Social lending—transactions between friends, family, and business associates—is an attractive option to borrowers who can’t get a loan from a financial institution. In the best-case scenario, a loan between friends or family members is mutually beneficial. Of course, the best-case scenario isn't something you can count on.

To lend or not to lend?

If you aren't in a financial position to make a loan, then you simply tell the person making the request, “Sorry, I can’t.”  If you have the money to spare, there are a number of things to consider before responding to the request:

Why are you being asked for a loan? There might be a good reason someone would ask you instead of a financial institution for a loan. For example, your sister just got divorced and has not yet established credit in her own name. If there isn't a good explanation for not being credit-worthy, then you’ll take a great risk in lending the person money.

What is the likelihood you will be repaid? Has the person mentioned a bad credit score, complained about collection calls, or spent money frivolously? That might help you predict whether you'll get your money back. The National Foundation for Credit Counseling (NFCC) calls lending to friends and family "a gamble," and warns, "Don't risk more than you can afford to lose."

How far are you willing to go to get your money back? Are willing to sue or repossess collateral if the person defaults on the loan?

How would you be affected if you never got your money back? Would your relationship with the borrower would be damaged if he or she didn't repay you?

Be clear about loan terms. Ideally, a loan between friends or family would be a win-win situation: You, as the lender, would earn a competitive interest rate on your money while also helping someone out. The borrower would get credit that might not have been available from a traditional source. However, if you ask people who have lent money to friends or family, you will learn that such arrangements are rarely ideal. Experts acknowledge that money often is the wedge that drives people apart. But you can improve your odds of keeping your relationship intact if you're clear about your expectations. Here are some of the terms and conditions you should agree on before money changes hands:

  • Loan amount.
  • Interest rate.
  • Payment schedule. Are payments to be made monthly? By what date each month? When is the loan to be repaid in full?
  • Payment amount. Use an online calculator to calculate the amount of each payment, or the accrued interest at the end of the term if the loan amount will be paid in one lump sum.
  • Payment method. By check? Direct deposit?
  • Late payment penalties. Will you charge a late payment fee or take a specific action if a payment isn't made on time?
  • Security interest. Will the loan be secured by any personal property?
  • Recourse for default. Spell out exactly what recourse you would take for nonpayment. Would you file a lawsuit or repossess the car that was used as collateral?

Be very clear about all loan terms and conditions and to put them in writing. Also, keep a record of payment so there is no dispute later.

Making the loan official

Experts encourage lenders and borrowers to put the terms in writing. A promissory note, used to formalize a loan agreement, is a promise to pay someone money. Having the signatures on the note notarized makes your evidence of the debt even stronger. However, the NFCC warns, lenders should not place too much confidence in a piece of paper: "It won't guarantee you will be repaid. It's simply another layer of protection.”

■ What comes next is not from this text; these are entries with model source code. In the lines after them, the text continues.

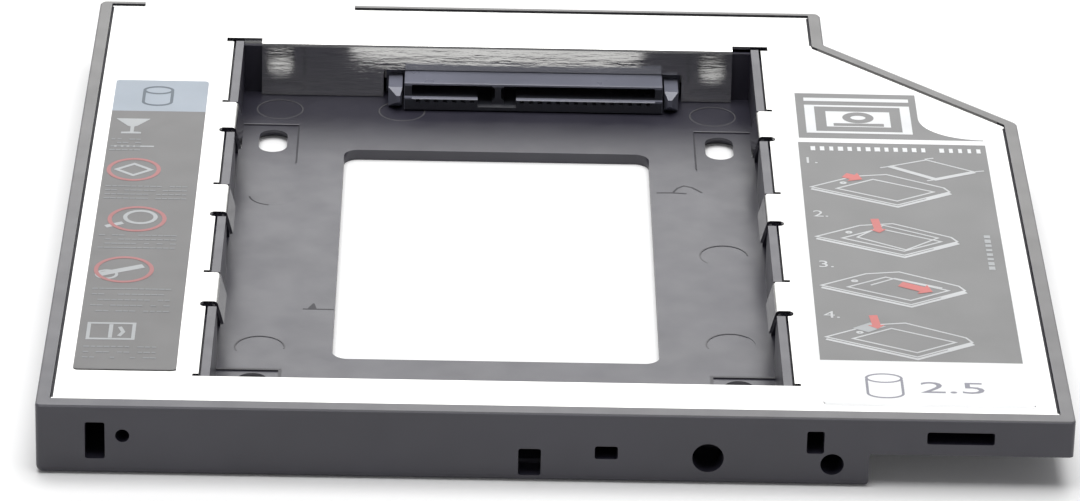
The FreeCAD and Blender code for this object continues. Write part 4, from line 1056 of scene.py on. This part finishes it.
class FRAME_OT_floor_marks(Operator):
    """Painted highlights round the ejector marks and on the pads' edges, and the gate scars
    darkened with painted shade
    """

    bl_idname = "mounting_frame.floor_marks"
    bl_label = "Floor marks"

    def execute(self, context):
        _, finish, _ = settings()
        floor = finish.bay_floor
        # Painted shade: the gate scars, the pads' inner edges and an arc of one ejector ring
        # are darker plastic in place of the shade in their grooves
        marks = Print(floor - 0.02 * MM, floor + 0.01 * MM)
        marks.line([(-32.5, -19.0), (-28.45, -19.05)], 0.28)
        marks.field([(-31.9, -18.9), (-31.2, -17.3), (-31.0, -17.4), (-30.7, -18.9)])
        marks.line([(14.6, 18.6), (16.6, 18.7), (18.7, 18.5)], 0.32)
        marks.line([(16.9, 18.9), (17.5, 20.2), (18.4, 21.0), (19.5, 20.5), (20.8, 18.9)], 0.3)
        marks.line(arc(*SHADED_EJECTOR, EJECTOR_RADIUS, EJECTOR_RADIUS, 190, 262, 12), 0.22)
        for _, inner in PAD_SPANS:
            marks.line([(inner, REAR_PAD_EDGE - 0.5), (inner, REAR_PAD_EDGE - 12.6)], 0.24)

        # Painted highlights: thin rings of lighter plastic round the ejector marks
        rims = Print(floor - 0.06 * MM, floor + 0.008 * MM)
        for x, y, start, end in RIM_ARCS:
            whole = end - start == 360
            if whole:
                points = ring_points(x, y, EJECTOR_RADIUS, EJECTOR_RADIUS)
            else:
                points = arc(x, y, EJECTOR_RADIUS, EJECTOR_RADIUS, start, end, 28)
            rims.line(points, 0.2, closed=whole)

        # Painted highlights: lighter lips along the pads' rear and front edges
        rear_lips = Print(floor - 0.1 * MM, floor + 0.02 * MM)
        front_lips = Print(floor - 0.1 * MM, floor + 0.015 * MM)
        for outer, inner in PAD_SPANS:
            rear_lips.line([(outer, REAR_PAD_EDGE), (inner, REAR_PAD_EDGE)], 0.2)
            corner = [(outer, FRONT_PAD_EDGE), (inner, FRONT_PAD_EDGE)]
            front_lips.line(corner + [(inner, FRONT_PAD_EDGE - 9.0)], 0.42)

        plug = Print(floor - 0.04 * MM, floor + 0.003 * MM)
        radius = EJECTOR_RADIUS - 0.005
        plug.field(ring_points(*SHADED_EJECTOR, radius, radius, 64))

        # Darker plastic of painted shade for the scars and lines; lighter plastic of painted
        # highlights for the rims and lips
        scar_shade = painted_light_plastic("scar plastic", finish.tray_colour, 0.5, 0.6)
        painted_light = painted_light_plastic("worn edge", finish.edge_highlight_colour, 1, 0.55)
        faint = painted_light_plastic("faint edge", finish.edge_highlight_colour, 0.42, 0.55)
        dull = painted_light_plastic("dull edge", finish.edge_highlight_colour, 0.45, 0.6)
        pieces = (
            ("mould_scars", marks, scar_shade),
            ("ejector_rims", rims, faint),
            ("rear_pad_lips", rear_lips, painted_light),
            ("front_pad_lips", front_lips, dull),
            ("ejector_plug", plug, tray_plastic("plug plastic")),
        )
        for name, ink, material in pieces:
            add_piece(name, ink.mesh(name), material)
        return {"FINISHED"}


class FRAME_OT_seams(Operator):
    """Painted shadow strips in the gaps between sheet and rim, and the sloping foot of the
    slanted rim in the rim's highlight colour
    """

    bl_idname = "mounting_frame.seams"
    bl_label = "Seams"

    def execute(self, context):
        _, finish, _ = settings()
        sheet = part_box("cover_plate")[1].z
        # Painted shadow: near-black strips lie over the gaps
        dark = painted_light_plastic("seam shade", finish.tray_colour, 0.35, 0.8)
        seams = Print(sheet, sheet + 0.004 * MM)
        for points in SEAM_LINES:
            seams.line(points, SEAM_WIDTH)
        add_piece("rim_seams", seams.mesh("seams"), dark)

        near, far = SLANT_SPAN
        low, high = (sheet + rise * MM for rise in SLANT_RISE)
        ends = [
            [
                ((x + SLANT_INWARD[0] * inward) * MM, (y + SLANT_INWARD[1] * inward) * MM, z)
                for inward, z in ((near, low), (near, high), (far, low))
            ]
            for x, y in SLANT_FOOT
        ]
        # Painted highlight: the foot takes the rim's highlight colour, lighter than the tray
        shade = painted_light_plastic("slanted foot", finish.rim_highlight_colour, 1, 0.6)
        add_piece("slanted_rim_foot", bar_between(ends, "foot"), shade)
        return {"FINISHED"}


class FRAME_OT_stage(Operator):
    """Floor, light, world and camera"""

    bl_idname = "mounting_frame.stage"
    bl_label = "Stage"

    def execute(self, context):
        stage, _, _ = settings()
        scene = context.scene
        scene.view_settings.view_transform = "Standard"
        self.floor(scene, stage)
        self.card(scene, stage)
        for name, place, size, level in LAMPS:
            self.softbox(scene, name, place, size, getattr(stage, level))
        self.world(scene, stage)
        self.camera(scene, stage)
        return {"FINISHED"}

    def seen(self, tree):
        """1 for the rays of the camera, of glossy surfaces and of glass."""
        path = add_node(tree, "ShaderNodeLightPath").outputs
        total = path["Is Camera Ray"]
        for name in ("Is Glossy Ray", "Is Transmission Ray"):
            feeds = {0: total, 1: path[name]}
            total = add_node(tree, "ShaderNodeMath", feeds, operation="MAXIMUM").outputs[0]
        return total

    def plane(self, scene, name, corners, recipe):
        """Adds one four-sided plane of the stage."""
        mesh = bpy.data.meshes.new(name)
        mesh.from_pydata(corners, [], [(0, 1, 2, 3)])
        mesh.materials.append(recipe.material)
        plane = bpy.data.objects.new(name, mesh)
        scene.collection.objects.link(plane)

    def floor(self, scene, stage):
        recipe = Recipe("floor card")
        glow = recipe.maths("MULTIPLY", self.seen(recipe.tree), stage.floor_glow)
        recipe.set(
            Base_Color=recipe.shades(recipe.noise(0.05, 3), stage.floor_colour, 0.004),
            Roughness=0.9,
            Emission_Color=(1, 1, 1, 1),
            Emission_Strength=glow,
        )
        low = CAD_BOX[0].z - stage.floor_gap
        outline = rectangle(-FLOOR_HALF, -FLOOR_HALF, FLOOR_HALF, FLOOR_HALF)
        self.plane(scene, "floor", [(x, y, low) for x, y in outline], recipe)

    def card(self, scene, stage):
        """Upright card behind the camera, which keeps the front side of the room dim."""
        recipe = Recipe("grey card")
        recipe.set(
            Base_Color=recipe.shades(recipe.noise(0.05, 3), stage.card_colour, 0.01),
            Roughness=0.9,
        )
        low = CAD_BOX[0].z - stage.floor_gap
        outline = rectangle(-CARD_HALF, low, CARD_HALF, CARD_HEIGHT)[::-1]
        self.plane(scene, "front card", [(x, CARD_PLACE, z) for x, z in outline], recipe)

    def softbox(self, scene, name, place, size, level):
        """Even rectangular lamp that faces the frame."""
        lamp = bpy.data.lights.new(name, "AREA")
        lamp.shape = "RECTANGLE"
        lamp.size, lamp.size_y = size
        lamp.energy = level * math.pi * size[0] * size[1]
        box = bpy.data.objects.new(name, lamp)
        scene.collection.objects.link(box)
        box.location = place
        box.rotation_euler = (-Vector(place)).to_track_quat("-Z", "Y").to_euler()

    def world(self, scene, stage):
        world = bpy.data.worlds.new("room")
        world.use_nodes = True
        scene.world = world
        tree = world.node_tree
        tree.nodes.clear()
        feeds = {0: self.seen(tree)}
        for socket, level in ((1, stage.room_level), (2, 1.0)):
            shade = {"Color": (1, 1, 1, 1), "Strength": level}
            feeds[socket] = add_node(tree, "ShaderNodeBackground", shade).outputs[0]
        mix = add_node(tree, "ShaderNodeMixShader", feeds).outputs[0]
        add_node(tree, "ShaderNodeOutputWorld", {"Surface": mix})

    def camera(self, scene, stage):
        lens = bpy.data.cameras.new("camera")
        lens.sensor_fit = "HORIZONTAL"
        lens.sensor_width = 36.0
        lens.lens = stage.focal_length
        lens.dof.use_dof = False
        lens.clip_start = 0.01
        camera = bpy.data.objects.new("camera", lens)
        scene.collection.objects.link(camera)
        yaw, pitch, roll = stage.camera_yaw, stage.camera_pitch, stage.camera_roll
        level = Vector((-math.sin(yaw), math.cos(yaw), 0))
        right = Vector((math.cos(yaw), math.sin(yaw), 0))
        ahead = math.cos(pitch) * level - math.sin(pitch) * Vector((0, 0, 1))
        up = math.sin(pitch) * level + math.cos(pitch) * Vector((0, 0, 1))
        side = math.cos(roll) * right - math.sin(roll) * up
        top = math.sin(roll) * right + math.cos(roll) * up
        turn = Matrix((side, top, -ahead)).transposed().to_4x4()
        camera.matrix_world = Matrix.Translation(stage.camera_place) @ turn
        scene.camera = camera


MAKERS = (
    FRAME_OT_tray,
    FRAME_OT_sheet,
    FRAME_OT_connectors,
    FRAME_OT_board,
    FRAME_OT_left_print,
    FRAME_OT_right_print,
    FRAME_OT_floor_marks,
    FRAME_OT_seams,
    FRAME_OT_stage,
)


class FRAME_PT_panel(Panel):
    """Settings and steps of the mounting frame"""

    bl_idname = "FRAME_PT_panel"
    bl_label = "Mounting Frame"
    bl_space_type = "VIEW_3D"
    bl_region_type = "UI"
    bl_category = "Mounting Frame"

    def draw(self, context):
        for group in settings():
            box = self.layout.box()
            for name in group.__annotations__:
                box.prop(group, name)
        for maker in MAKERS:
            self.layout.operator(maker.bl_idname)


CLASSES = (StageSettings, FinishSettings, PrintSettings) + MAKERS + (FRAME_PT_panel,)


def register():
    for item in CLASSES:
        bpy.utils.register_class(item)
    bpy.types.Scene.frame_stage = PointerProperty(type=StageSettings)
    bpy.types.Scene.frame_finish = PointerProperty(type=FinishSettings)
    bpy.types.Scene.frame_print = PointerProperty(type=PrintSettings)


def unregister():
    del bpy.types.Scene.frame_print
    del bpy.types.Scene.frame_finish
    del bpy.types.Scene.frame_stage
    for item in reversed(CLASSES):
        bpy.utils.unregister_class(item)


def main():
    register()
    for maker in MAKERS:
        group, name = maker.bl_idname.split(".")
        getattr(getattr(bpy.ops, group), name)()


if __name__ == "__main__":
    main()
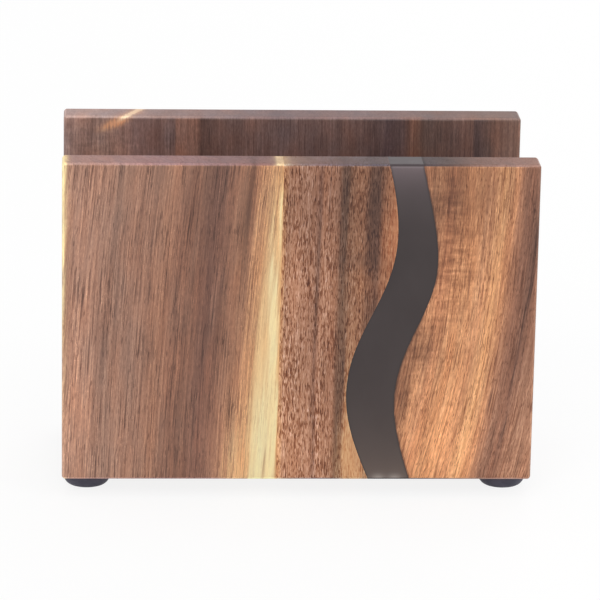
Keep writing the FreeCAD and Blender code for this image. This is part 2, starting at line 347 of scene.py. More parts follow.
def tinted(colour, grain, x, z, tints, frayed, seed):
    """Lays the tints over a colour, and gives how lively the wood still is: 1 if not tinted."""
    lively = 1.0
    fray = rise(cloud(grain, frayed, 2.0, seed + START["fray"]), *FRAY_RISES)
    fray = fray * FRAY_MORE + FRAY_LEAST
    for middle, reach, tilt, share, tint in tints:
        cover = patch(x, z, middle, reach, tilt) * share * fray
        cover = cover.work("MINIMUM", cover, 1.0)
        lively = lively - cover * CALM
        colour = blend(colour.finish, cover, colour, tint)
    return colour, lively.work("MAXIMUM", lively, LEAST_LIVELY)


print("a full tint leaves", round(1.0 - CALM, 2), "of the strokes, two leave", LEAST_LIVELY)


# %% [markdown]
# ## Where the river meets the wood
#
# The two boards beside the resin keep their live edges, and a live edge is never clean. A thin
# line runs along it, dark where bark stayed on the right bank, and the wood next to it is stained.
# On the left bank the line is pale, a painted highlight. To colour the wood along the banks its
# finish has to know where they are. The resin's own mesh knows: rays from both sides find the left
# and the right bank at even heights, and a colour ramp carries the two numbers as red and green.

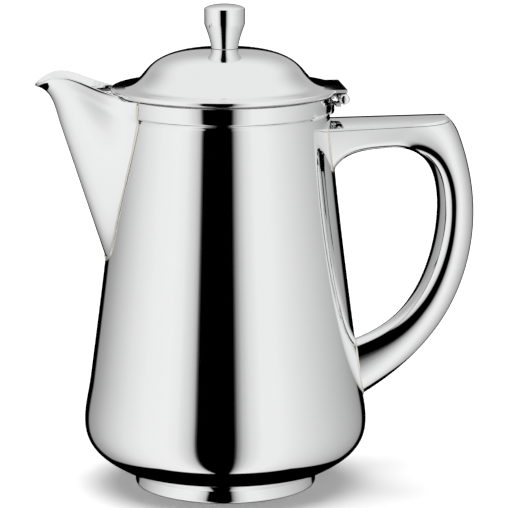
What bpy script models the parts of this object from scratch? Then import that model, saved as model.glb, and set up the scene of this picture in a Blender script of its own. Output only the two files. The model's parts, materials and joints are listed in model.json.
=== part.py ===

The more complex your arrangement becomes, the more you may benefit from outside assistance. For example, the right attorney can advise you on how to complete and file documents, what kind of recourse you have if the debt goes unpaid, what precautions to take in case you or the borrower dies before the debt is repaid, and more.

Lending money is always a gamble. And when the borrower is a friend or relative, you've got much more to lose than just the loan balance. If saying no isn't an option, enter the transaction with as much clarity as possible. Or perhaps best of all, encourage your would-be borrower to visit the credit union and qualify there for a fairly-priced loan.